(WHAT THE EXERCISE ASKS):
Using the listing below, set down each line from the line containing "Recreate this object" through the line containing "one-piece clear moulded", both ends included, exactly and with nothing added.

(DATASET):
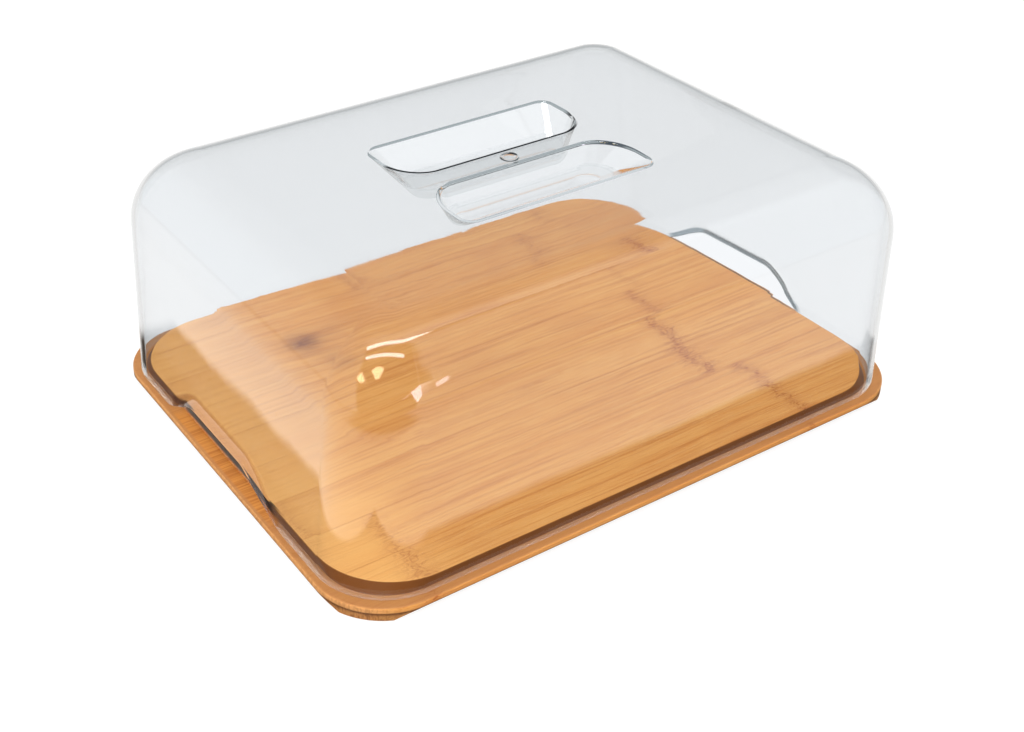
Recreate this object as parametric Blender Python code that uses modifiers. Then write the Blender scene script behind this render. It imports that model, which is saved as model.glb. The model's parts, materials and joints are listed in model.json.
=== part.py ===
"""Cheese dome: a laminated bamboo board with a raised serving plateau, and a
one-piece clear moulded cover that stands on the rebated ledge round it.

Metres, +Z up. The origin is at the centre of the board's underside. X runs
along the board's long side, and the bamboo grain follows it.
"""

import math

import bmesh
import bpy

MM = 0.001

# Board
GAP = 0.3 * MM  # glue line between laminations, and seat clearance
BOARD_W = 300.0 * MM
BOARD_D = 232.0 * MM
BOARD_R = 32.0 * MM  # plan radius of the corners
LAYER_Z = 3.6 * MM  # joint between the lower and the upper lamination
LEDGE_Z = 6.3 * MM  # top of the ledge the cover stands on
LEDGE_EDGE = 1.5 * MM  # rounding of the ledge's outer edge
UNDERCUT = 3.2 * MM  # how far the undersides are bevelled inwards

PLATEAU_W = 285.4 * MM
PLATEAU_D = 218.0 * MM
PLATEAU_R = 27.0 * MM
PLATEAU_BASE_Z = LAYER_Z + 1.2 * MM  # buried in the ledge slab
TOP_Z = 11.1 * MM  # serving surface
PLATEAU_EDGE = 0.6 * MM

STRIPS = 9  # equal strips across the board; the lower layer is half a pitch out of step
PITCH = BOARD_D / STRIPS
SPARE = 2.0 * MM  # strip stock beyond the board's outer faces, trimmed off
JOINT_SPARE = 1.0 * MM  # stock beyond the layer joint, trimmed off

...

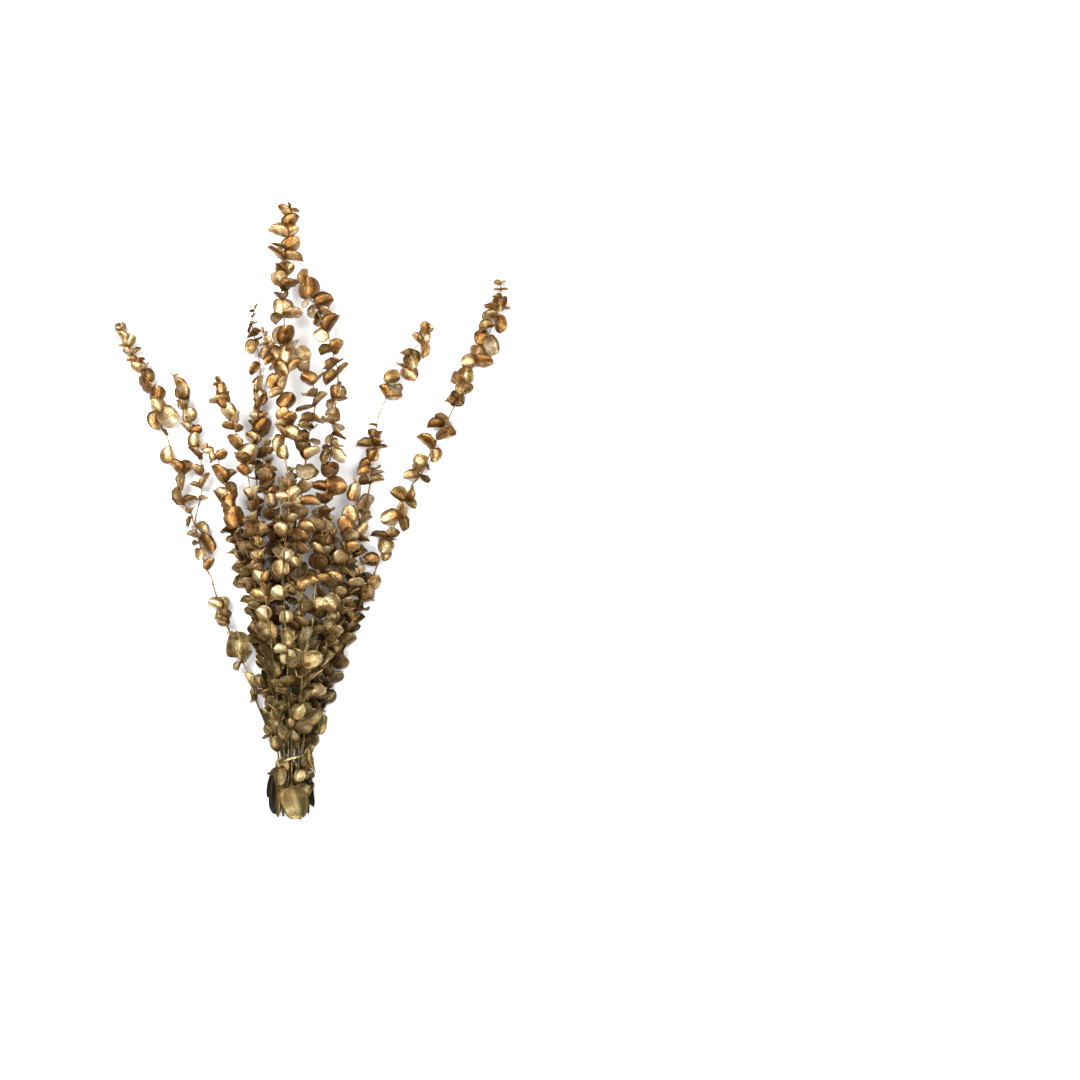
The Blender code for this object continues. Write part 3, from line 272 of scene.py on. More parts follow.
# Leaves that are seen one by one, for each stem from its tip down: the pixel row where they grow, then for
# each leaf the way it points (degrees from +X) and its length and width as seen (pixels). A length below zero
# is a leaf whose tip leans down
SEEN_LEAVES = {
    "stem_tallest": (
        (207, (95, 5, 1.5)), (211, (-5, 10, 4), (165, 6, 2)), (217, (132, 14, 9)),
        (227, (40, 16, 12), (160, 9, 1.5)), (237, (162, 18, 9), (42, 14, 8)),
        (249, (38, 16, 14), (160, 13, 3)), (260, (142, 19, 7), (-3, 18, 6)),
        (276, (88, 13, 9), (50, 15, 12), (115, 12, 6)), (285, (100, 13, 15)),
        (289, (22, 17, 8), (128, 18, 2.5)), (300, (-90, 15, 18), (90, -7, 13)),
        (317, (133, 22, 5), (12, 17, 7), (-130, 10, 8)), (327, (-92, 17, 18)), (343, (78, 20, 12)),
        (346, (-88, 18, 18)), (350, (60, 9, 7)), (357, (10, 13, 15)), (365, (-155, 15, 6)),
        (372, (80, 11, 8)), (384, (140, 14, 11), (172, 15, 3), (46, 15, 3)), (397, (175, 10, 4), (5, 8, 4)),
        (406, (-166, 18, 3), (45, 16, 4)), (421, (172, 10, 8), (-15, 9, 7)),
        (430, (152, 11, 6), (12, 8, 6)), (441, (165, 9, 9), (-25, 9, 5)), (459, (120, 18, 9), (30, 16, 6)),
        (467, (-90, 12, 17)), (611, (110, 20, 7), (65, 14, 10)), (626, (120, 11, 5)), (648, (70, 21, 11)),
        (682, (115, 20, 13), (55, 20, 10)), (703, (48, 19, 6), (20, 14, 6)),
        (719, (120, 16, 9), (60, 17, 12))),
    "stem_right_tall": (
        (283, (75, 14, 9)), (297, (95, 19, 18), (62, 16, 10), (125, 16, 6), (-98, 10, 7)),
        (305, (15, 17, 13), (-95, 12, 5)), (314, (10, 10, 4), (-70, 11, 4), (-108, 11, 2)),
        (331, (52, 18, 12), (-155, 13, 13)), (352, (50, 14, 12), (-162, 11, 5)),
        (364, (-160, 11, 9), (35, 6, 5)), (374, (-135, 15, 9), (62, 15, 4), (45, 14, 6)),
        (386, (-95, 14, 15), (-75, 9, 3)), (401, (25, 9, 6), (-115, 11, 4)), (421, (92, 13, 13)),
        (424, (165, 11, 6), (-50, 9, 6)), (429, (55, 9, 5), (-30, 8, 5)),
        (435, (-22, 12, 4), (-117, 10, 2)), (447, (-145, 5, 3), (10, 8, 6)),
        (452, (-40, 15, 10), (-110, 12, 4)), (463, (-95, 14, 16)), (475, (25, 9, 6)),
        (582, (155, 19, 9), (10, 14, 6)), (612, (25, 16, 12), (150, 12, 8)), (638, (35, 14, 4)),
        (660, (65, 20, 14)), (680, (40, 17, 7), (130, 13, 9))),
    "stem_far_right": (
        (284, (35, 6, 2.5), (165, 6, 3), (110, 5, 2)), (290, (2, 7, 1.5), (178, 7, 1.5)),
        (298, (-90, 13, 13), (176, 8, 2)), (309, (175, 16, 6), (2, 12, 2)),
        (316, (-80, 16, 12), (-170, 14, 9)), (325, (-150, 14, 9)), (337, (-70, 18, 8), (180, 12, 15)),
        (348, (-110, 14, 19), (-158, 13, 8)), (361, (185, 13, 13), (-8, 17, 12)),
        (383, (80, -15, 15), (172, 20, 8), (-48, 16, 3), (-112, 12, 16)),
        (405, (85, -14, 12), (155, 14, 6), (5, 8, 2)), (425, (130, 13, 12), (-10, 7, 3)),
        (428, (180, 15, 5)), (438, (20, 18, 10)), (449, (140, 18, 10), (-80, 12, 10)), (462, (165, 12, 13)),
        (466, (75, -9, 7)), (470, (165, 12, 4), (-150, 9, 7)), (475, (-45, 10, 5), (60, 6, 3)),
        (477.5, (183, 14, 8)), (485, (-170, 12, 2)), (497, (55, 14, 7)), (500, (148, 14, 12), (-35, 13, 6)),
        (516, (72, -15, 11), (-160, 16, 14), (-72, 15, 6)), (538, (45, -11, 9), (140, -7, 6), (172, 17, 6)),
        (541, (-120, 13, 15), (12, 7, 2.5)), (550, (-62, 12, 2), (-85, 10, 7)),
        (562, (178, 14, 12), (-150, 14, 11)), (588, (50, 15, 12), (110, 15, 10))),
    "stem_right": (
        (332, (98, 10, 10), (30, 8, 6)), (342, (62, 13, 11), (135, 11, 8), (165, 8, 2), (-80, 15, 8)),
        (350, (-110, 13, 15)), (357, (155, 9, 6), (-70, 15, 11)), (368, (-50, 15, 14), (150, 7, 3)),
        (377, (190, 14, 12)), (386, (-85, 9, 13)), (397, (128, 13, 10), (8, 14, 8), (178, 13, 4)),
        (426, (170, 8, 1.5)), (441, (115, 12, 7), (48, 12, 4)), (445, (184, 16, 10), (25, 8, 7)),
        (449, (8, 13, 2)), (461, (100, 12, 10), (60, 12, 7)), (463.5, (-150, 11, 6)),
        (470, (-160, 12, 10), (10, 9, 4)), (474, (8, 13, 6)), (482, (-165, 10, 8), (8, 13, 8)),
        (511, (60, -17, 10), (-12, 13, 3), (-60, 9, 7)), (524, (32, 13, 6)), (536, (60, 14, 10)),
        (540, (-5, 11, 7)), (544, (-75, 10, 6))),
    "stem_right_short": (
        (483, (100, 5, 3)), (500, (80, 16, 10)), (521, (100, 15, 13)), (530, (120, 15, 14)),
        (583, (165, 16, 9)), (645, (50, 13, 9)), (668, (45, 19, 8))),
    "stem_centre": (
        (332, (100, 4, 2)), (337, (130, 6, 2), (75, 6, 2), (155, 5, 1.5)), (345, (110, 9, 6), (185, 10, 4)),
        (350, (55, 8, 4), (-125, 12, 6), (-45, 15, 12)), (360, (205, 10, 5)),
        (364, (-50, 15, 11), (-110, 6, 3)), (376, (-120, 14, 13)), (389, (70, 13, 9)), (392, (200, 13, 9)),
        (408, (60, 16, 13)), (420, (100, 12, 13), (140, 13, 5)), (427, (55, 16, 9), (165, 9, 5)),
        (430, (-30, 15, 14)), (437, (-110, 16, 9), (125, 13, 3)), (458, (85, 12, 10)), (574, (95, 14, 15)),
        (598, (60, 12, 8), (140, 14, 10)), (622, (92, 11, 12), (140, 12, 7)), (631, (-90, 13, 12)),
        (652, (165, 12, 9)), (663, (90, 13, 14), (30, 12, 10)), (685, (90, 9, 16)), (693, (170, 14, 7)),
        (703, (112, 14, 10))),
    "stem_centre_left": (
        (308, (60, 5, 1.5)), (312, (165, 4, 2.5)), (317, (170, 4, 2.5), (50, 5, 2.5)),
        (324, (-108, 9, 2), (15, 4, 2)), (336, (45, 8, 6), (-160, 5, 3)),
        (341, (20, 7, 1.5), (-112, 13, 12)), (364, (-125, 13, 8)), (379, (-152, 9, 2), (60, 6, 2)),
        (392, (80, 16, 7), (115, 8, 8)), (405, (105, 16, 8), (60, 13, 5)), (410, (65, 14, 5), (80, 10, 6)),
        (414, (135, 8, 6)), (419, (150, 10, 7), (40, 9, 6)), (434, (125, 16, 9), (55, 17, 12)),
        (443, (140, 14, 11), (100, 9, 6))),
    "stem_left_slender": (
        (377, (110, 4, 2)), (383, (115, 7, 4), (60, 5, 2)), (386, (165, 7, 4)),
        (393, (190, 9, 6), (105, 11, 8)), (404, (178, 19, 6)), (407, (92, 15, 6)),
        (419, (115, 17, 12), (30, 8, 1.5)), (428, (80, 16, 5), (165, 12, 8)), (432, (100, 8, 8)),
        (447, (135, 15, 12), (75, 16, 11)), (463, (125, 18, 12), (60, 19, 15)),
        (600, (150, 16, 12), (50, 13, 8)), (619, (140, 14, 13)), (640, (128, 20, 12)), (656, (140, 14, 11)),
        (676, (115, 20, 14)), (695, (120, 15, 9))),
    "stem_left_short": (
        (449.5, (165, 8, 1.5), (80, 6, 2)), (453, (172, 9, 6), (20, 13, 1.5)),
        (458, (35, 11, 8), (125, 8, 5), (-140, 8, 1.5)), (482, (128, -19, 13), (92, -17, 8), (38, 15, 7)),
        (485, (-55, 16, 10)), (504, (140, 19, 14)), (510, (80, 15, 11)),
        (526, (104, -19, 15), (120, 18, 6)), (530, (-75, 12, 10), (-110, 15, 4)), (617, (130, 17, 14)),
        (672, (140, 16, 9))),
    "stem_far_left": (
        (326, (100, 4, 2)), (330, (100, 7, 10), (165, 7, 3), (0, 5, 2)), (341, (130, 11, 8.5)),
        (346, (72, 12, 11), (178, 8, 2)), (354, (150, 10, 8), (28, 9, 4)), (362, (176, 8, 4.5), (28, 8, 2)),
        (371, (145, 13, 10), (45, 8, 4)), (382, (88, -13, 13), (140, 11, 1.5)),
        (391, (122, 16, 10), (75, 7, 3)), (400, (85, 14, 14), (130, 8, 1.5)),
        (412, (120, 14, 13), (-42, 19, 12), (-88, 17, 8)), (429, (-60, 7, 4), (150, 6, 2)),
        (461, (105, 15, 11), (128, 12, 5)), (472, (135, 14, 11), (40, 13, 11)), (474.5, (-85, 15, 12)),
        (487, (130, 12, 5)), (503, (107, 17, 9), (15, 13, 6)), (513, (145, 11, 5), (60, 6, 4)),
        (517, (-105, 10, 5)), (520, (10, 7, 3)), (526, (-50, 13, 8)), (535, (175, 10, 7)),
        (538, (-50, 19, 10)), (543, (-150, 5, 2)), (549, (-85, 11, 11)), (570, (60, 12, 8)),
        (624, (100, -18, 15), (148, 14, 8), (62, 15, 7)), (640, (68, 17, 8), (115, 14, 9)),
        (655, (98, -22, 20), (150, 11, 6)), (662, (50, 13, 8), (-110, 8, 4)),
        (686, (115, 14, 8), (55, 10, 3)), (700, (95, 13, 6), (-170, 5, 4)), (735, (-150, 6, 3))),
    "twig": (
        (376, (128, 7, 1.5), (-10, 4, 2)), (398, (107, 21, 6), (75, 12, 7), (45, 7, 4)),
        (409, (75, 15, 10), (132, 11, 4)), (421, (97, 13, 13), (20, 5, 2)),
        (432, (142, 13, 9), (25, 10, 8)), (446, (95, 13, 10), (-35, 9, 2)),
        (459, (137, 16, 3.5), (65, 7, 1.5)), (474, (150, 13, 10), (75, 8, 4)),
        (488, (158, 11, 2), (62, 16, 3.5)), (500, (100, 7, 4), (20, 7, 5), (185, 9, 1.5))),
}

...

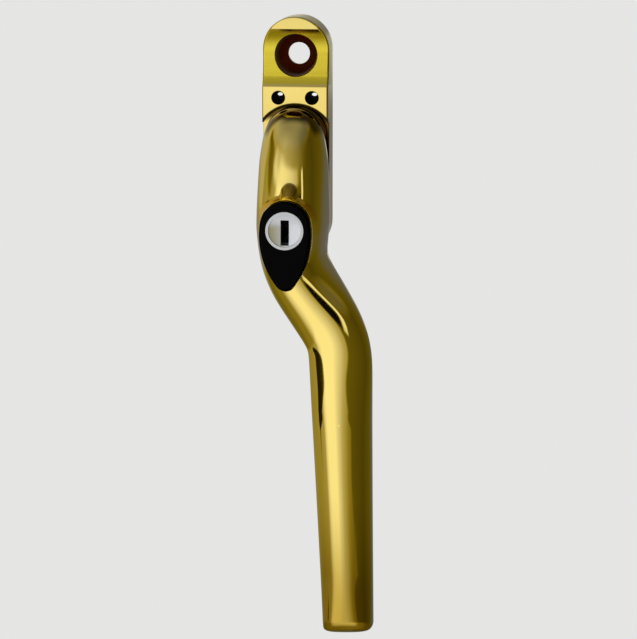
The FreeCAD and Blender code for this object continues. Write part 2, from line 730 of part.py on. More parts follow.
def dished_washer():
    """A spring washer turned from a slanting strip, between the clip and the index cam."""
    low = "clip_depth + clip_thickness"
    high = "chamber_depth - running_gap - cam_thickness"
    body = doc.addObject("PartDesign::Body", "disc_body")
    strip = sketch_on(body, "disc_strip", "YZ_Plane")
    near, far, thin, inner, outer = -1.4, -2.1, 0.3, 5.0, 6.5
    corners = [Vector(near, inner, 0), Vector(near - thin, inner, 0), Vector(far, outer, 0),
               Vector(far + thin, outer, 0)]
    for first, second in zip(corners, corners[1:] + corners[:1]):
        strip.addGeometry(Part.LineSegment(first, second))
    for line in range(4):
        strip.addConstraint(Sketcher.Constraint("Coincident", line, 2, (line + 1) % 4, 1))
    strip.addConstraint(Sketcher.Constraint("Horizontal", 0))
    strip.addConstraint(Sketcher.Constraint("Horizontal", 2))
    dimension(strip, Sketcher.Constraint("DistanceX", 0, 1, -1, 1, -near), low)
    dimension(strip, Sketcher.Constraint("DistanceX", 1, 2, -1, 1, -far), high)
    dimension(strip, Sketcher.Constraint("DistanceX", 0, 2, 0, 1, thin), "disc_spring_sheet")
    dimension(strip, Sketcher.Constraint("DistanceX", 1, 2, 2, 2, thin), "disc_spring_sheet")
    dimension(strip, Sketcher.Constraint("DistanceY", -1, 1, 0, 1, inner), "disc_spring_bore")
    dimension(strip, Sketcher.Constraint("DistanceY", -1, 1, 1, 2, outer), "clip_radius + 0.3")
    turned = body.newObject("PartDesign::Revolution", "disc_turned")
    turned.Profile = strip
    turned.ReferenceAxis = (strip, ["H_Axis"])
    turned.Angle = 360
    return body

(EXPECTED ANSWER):
Recreate this object as parametric Blender Python code that uses modifiers. Then write the Blender scene script behind this render. It imports that model, which is saved as model.glb. The model's parts, materials and joints are listed in model.json.
=== part.py ===
"""Cheese dome: a laminated bamboo board with a raised serving plateau, and a
one-piece clear moulded cover that stands on the rebated ledge round it.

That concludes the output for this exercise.